Message: Posted by: st3v13 (Apr 22, 2019 12:41AM)
I think as engineers we're usually trained to try to critically evaluate any problem we're faced with. Which makes us one of the least fun group to perform for. (Personally.... Friends who are pastors are 100x worse, but that probably says more about my friends that pastors hehehe)

With my coworkers, the best kind of tricks that work for me are any "kicker" style tricks where the expectation switches. Engineers are pattern based creatures (at least code junkies I work with.) I got an eyebrow raise from one of the worst cubicle neighbors with a Spider vanish. (Go for that long con. I even give them a fake flash like I messed up)

Personally, I find that an entertaining performance is way more fun than being fooled. So I go for that most of the time.
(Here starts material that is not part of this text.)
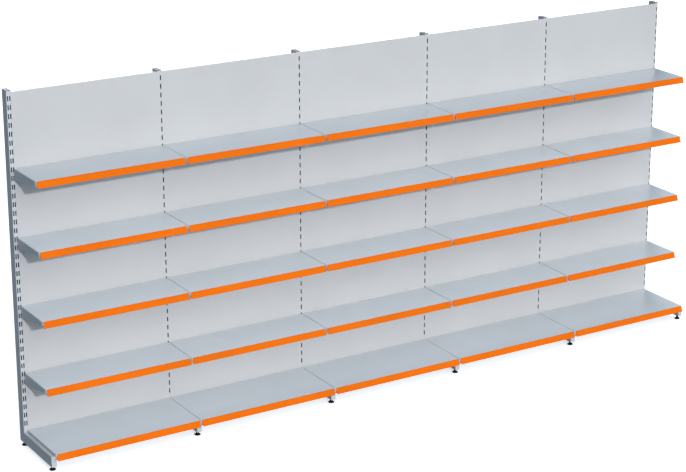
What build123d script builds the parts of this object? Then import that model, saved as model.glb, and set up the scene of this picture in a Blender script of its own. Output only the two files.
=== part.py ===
"""Single-sided gondola shelving run: five bays between six slotted uprights.

Each bay carries four adjustable shelves and one deeper base shelf. A shelf is a folded
steel tray standing between two cantilever brackets, which hook into the uprights, with a
sloping plastic price rail along its front. Base legs and levelling feet stand the run on
the floor. Units are millimetres, +Z is up, +X runs along the shelves and -Y faces the
shopper. The origin is the centre of the footprint, on the floor.
"""

import os

from build123d import *

os.makedirs("parts", exist_ok=True)

# ---- Driving dimensions -------------------------------------------------------------
BAYS = 5
BAY_PITCH = 900.0
SHELF_LEVELS = (452.0, 852.0, 1252.0, 1652.0)  # deck tops of levels 1 to 4
BASE_LEVEL = 102.0  # deck top of the base shelves
SHELF_DEPTH = 298.0  # upright face to tray front
BASE_DEPTH = 398.0
SHEET = 1.0  # tray sheet thickness

POST_WIDTH = 30.0
POST_DEPTH = 60.0
POST_WALL = 1.5
POST_CORNER = 2.5
POST_TOP = 2086.0
FRAME_BOTTOM = 24.0  # underside of uprights and legs, held up by the feet

SLOT_PITCH = 50.0
SLOT_WIDTH = 6.4
SLOT_HEIGHT = 28.0
SLOT_ROWS = 39
SLOT_LOWEST = 145.0
SLOT_OFFSET = 6.0  # from the upright's centre line to each slot column
LEVEL_TO_SLOT = 7.0  # a deck stands this far above the slot that its bracket uses

CAP_PLATE = 4.0
CAP_SKIRT = 18.0
CAP_WALL = 2.0

LEG_HEIGHT = 64.0
LEG_LENGTH = 388.0
LEG_WALL = 1.5
LEG_SLOT_HEIGHT = 16.0
LEG_SLOT_LEVELS = (44.0, 70.0)  # middles of the two rows of slots that hold the leg
LEG_HOOK_NECK = 7.0
LEG_HOOK_DROP = 7.0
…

I do it for fun and when people are having fun. I WIN EVEN IF THEY THINK THEY'RE RIGHT. Regardless, it's a fun time to go from "Engineer Steve" to "STEVE THE WIZARD"
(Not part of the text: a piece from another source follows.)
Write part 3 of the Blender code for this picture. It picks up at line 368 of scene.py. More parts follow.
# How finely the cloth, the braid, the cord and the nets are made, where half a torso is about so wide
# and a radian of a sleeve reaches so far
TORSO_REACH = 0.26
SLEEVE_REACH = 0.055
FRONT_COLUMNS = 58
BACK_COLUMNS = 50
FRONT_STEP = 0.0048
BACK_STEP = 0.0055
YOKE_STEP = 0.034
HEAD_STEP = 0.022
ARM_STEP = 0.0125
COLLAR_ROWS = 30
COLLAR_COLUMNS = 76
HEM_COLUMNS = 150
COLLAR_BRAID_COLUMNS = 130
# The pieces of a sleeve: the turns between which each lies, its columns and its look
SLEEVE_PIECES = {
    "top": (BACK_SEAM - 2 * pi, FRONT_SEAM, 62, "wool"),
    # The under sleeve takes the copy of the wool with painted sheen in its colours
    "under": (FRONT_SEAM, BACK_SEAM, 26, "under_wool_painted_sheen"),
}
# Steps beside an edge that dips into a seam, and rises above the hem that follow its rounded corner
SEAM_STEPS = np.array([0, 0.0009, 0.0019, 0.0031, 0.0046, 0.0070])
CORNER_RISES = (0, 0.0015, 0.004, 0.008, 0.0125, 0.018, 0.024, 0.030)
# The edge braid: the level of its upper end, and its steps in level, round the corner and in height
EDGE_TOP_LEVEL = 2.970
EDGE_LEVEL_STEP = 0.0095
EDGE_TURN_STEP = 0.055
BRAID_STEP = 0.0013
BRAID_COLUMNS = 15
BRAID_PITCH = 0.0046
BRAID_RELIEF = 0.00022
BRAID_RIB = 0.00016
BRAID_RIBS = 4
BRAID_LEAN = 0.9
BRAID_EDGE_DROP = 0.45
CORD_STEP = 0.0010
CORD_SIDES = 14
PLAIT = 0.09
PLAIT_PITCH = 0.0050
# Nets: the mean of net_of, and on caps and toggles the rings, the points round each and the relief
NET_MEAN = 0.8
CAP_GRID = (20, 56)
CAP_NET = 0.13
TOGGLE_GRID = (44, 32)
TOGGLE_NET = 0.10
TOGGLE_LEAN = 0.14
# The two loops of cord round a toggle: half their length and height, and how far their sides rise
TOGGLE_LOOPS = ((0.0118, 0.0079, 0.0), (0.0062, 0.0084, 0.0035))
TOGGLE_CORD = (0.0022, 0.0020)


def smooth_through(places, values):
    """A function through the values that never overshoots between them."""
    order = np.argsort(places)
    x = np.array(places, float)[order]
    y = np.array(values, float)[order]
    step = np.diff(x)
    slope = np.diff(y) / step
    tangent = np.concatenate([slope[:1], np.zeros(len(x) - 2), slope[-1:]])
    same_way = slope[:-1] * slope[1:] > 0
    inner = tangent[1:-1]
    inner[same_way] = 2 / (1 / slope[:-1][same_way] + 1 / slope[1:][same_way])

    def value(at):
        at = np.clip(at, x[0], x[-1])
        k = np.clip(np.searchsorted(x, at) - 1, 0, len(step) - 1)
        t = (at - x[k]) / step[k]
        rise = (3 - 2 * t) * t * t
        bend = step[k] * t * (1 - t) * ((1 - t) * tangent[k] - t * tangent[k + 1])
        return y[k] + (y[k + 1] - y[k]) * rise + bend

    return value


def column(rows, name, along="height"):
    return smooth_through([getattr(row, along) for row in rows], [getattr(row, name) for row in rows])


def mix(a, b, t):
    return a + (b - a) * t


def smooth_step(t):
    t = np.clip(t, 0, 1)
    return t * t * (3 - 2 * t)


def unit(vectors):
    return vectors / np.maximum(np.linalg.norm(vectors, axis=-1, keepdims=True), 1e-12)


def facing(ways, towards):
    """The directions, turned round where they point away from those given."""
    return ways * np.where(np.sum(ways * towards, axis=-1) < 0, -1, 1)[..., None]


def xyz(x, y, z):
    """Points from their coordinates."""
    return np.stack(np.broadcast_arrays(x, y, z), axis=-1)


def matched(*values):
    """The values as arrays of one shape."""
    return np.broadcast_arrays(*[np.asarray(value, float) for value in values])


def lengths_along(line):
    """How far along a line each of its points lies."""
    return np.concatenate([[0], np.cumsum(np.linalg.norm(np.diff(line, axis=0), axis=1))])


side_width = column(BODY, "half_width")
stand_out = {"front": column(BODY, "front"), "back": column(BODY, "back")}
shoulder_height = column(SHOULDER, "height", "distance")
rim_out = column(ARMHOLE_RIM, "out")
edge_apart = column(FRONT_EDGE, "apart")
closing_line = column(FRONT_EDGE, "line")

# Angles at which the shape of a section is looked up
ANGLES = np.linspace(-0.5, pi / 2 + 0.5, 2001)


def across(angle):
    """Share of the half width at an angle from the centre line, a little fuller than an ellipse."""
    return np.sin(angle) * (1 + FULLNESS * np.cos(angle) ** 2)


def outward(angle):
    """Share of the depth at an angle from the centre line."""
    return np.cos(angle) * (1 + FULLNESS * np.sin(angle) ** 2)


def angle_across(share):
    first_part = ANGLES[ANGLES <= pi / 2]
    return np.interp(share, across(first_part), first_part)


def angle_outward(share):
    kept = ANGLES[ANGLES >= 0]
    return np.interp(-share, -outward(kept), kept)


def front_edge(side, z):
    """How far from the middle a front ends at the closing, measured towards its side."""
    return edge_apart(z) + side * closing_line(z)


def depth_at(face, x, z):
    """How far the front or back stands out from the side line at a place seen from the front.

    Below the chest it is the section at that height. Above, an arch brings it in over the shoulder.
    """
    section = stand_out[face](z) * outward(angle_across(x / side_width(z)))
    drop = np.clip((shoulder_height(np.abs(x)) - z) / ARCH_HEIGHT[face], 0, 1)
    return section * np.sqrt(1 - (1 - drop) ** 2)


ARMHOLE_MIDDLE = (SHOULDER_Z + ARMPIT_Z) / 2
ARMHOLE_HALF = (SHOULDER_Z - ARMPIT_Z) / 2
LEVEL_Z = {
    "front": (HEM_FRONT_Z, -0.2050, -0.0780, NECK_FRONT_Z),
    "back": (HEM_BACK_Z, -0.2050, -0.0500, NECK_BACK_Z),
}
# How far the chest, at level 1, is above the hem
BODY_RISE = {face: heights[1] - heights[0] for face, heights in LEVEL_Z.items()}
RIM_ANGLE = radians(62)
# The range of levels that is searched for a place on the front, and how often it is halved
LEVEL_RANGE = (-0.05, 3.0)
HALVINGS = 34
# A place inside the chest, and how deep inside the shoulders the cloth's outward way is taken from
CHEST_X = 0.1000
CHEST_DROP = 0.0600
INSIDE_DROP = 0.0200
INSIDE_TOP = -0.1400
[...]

Message: Posted by: magicianbrady (Apr 27, 2019 11:18AM)
Do app magic like DFB and Inject on them. Those usually have no reasonale explanations how they're done ;)
Message: Posted by: iaind (May 11, 2019 11:34AM)
Sucker and switch up tricks definitely. I'm a software architect too, so I know the guys you mean. And the thing is, those type of folks are really really bad at asking themselves "what if I'm wrong"? So if you can lead them down the garden trail with a fake exposure and then switch it up, they will be 100% convinced they've got it while they're being misled.

Also +1 to books of wonder. Just got mine and the first chapter of Vol 1 is worth the price already for his thoughts on misdirection SO GOOD!
Message: Posted by: Melephin (Jun 28, 2019 07:16AM)
I had the experience, that engineers or other highly educated people are very easily entertained. I had a the beginning of my magic "career" a performance for doctors of physics and chemists. It was a great performance (one of my favorites ever, was a lot of fun for all of us). Important - don't try to fool them - entertain them! Involve them emotionally, don't give them puzzles to figure out!